BANGOR, Maine — The city’s downtown facade improvement program is credited with playing a key role in luring businesses to the burgeoning downtown area.
“Definitely it helped us make the decision to buy, because we knew how much work we had to do inside the building,” said Heather Furth, who owns Verve Burritos.
With a $30,000 grant for facade improvements at their Main Street locale — which they matched with their own investment — they replaced windows, removed suspected lead paint, repointed brickface and repainted exterior surfaces.
The savings helped them add three new loft apartments to the building built in 1852 that already contained three existing apartments.
“I feel like there’s a really good energy to growth and business,” Furth said about downtown.
Now, when the city opens its annual facade improvement program late this week, those vying for the federal dollars won’t be limited to just downtown building owners.
The City Council last week has approved an order expanding eligibility for the grant program to any commercial or mixed-use building located in areas where the U.S. Census Bureau reports at least 51 percent of the population is low- or moderate-income.
Mixed-use buildings may contain both commercial and residential space.
The facade program is part of the city’s annual Community Development Block Grant, a program of the U.S. Department of Housing and Urban Development designed to fight blight and poverty.
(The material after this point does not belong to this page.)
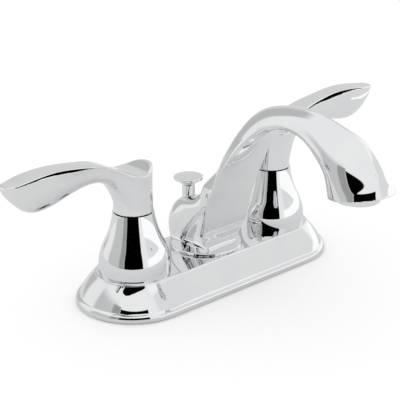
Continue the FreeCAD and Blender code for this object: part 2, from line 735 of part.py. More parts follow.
def aerator():
    y = -d.spout_reach
    inner = d.aerator_radius - d.aerator_wall
    thread_inner = d.aerator_thread_radius - d.aerator_wall
    turned("aerator_shell", [
        (inner - d.aerator_wall, d.aerator_drop),
        (d.aerator_radius, d.aerator_drop),
        (d.aerator_radius, aerator_shoulder),
        (d.aerator_thread_radius, aerator_shoulder),
        (d.aerator_thread_radius, aerator_shoulder + d.aerator_thread_length),
        (thread_inner, aerator_shoulder + d.aerator_thread_length),
        (thread_inner, d.aerator_drop + d.aerator_lip),
        (inner - d.aerator_wall, d.aerator_drop + d.aerator_lip),
    ], y=y)
    insert_radius = thread_inner - d.slip
    insert_z = d.aerator_drop + d.aerator_lip
    blank = cylinder("aerator_insert_blank", insert_radius, d.aerator_height, y=y, z=insert_z)
    pocket = cylinder("aerator_insert_pocket", insert_radius - d.aerator_insert_wall, d.aerator_height,
                      y=y, z=insert_z + d.aerator_wall)
    jets = []
    for index in range(AERATOR_JETS):
        angle = index * 2 * math.pi / AERATOR_JETS
        jets.append(cylinder(f"aerator_jet_{index}", d.aerator_jet_radius, d.aerator_height,
                             x=d.aerator_jet_circle * math.cos(angle),
                             y=y + d.aerator_jet_circle * math.sin(angle), z=insert_z - d.aerator_wall))
    cut("aerator_insert", blank, pocket, *jets)
    washer_z = aerator_shoulder + d.aerator_thread_length
    turned("aerator_washer", [
        (d.waterway_radius + d.gap, washer_z),
        (d.aerator_thread_radius, washer_z),
        (d.aerator_thread_radius, aerator_seat),
        (d.waterway_radius + d.gap, aerator_seat),
    ], y=y)


# Lift rod with its knob, and the guide bush in the boss
def lift_rod():
    crown_round = (d.knob_radius * d.knob_radius / d.knob_crown + d.knob_crown) / 2
    turned("lift_knob", [
        (d.rod_radius, knob_neck_z),
        (d.knob_neck_radius, knob_neck_z),
        (d.knob_neck_radius, knob_rim_z - d.knob_flare),
        (d.knob_radius, knob_rim_z, d.knob_radius, -1),
        (d.knob_radius, knob_rim_z + d.knob_rim),
        (ZERO, d.knob_top, crown_round, 1),
        (ZERO, knob_rim_z),
        (d.rod_radius, knob_rim_z),
    ], y=d.rod_offset)
    cylinder("lift_rod", d.rod_radius, d.rod_length, y=d.rod_offset, z=knob_rim_z - d.rod_length)
    guide_top = knob_neck_z - d.gap
    turned("rod_guide", [
        (d.rod_radius + d.slip, guide_top - d.guide_length),
        (d.knob_neck_radius + d.gap - d.slip, guide_top - d.guide_length),
        (d.knob_neck_radius + d.gap - d.slip, guide_top),
        (d.rod_radius + d.slip, guide_top),
    ], y=d.rod_offset)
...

Each year the federal government grants the city a varying amount of CDBG money — about $782,864 this fiscal year — to use at its discretion for community development activities such as infrastructure improvements and low-cost housing.
For more than a decade, the city has set aside part of that money — up to $75,000 this year — to fund grants that improve the appearance to downtown buildings. It expanded the program for the first time two years ago to include the West Side Village.
According to Economic Development Officer Jason Bird, the expansion to all low- and moderate-income area significantly increases the program’s geographic footprint.
“We’re still seeing requests from just outside of downtown, so we want to be able to meet those needs and be more flexible with the areas that we hit,” he said.
According to Bird, the grants are not free money. In fact, each building owner must match each dollar granted by the city with a matching dollar, putting “their own skin in the game” in a 50-50 match, Bird said.
In addition to fighting blight, the city uses the program as an incentive for businesses to locate in aging local buildings.
“What I hear every time is ‘Thank you so much for the funding, because we certainly could not have made this investment without that extra kick-in,” Bird said.
In the past three years, the program has funded 24 facade improvement grants in downtown Bangor and the West Side Village. That compares to more than 50 projects that have been funded in more than a decade since the program started, according to Bird.
“It’s certainly picked up in popularity, and I think that’s probably evidence of the economic turnaround,” he said.
Last year, the city funded a total of seven facade improvement projects. Past grants have funded building improvements that helped bring businesses like 11 Central, Verve Burritos and Harvest Moon Deli to Bangor.
They also funded graffiti clean-up as well as exterior refurbishment and painting at the Maine Discovery Museum in the building that was once home to Freese’s department store.
In the spring, museum Executive Director Niles Parker said, the grant money will also help with minor roof repairs and purchase new banners for the museum.
He said the grants have helped transform the burgeoning downtown, giving museum visitors a reason to stay in the area to shop or grab a meal.
“Right on our block of downtown, we had vacant storefronts all around us until the last couple years,” he said.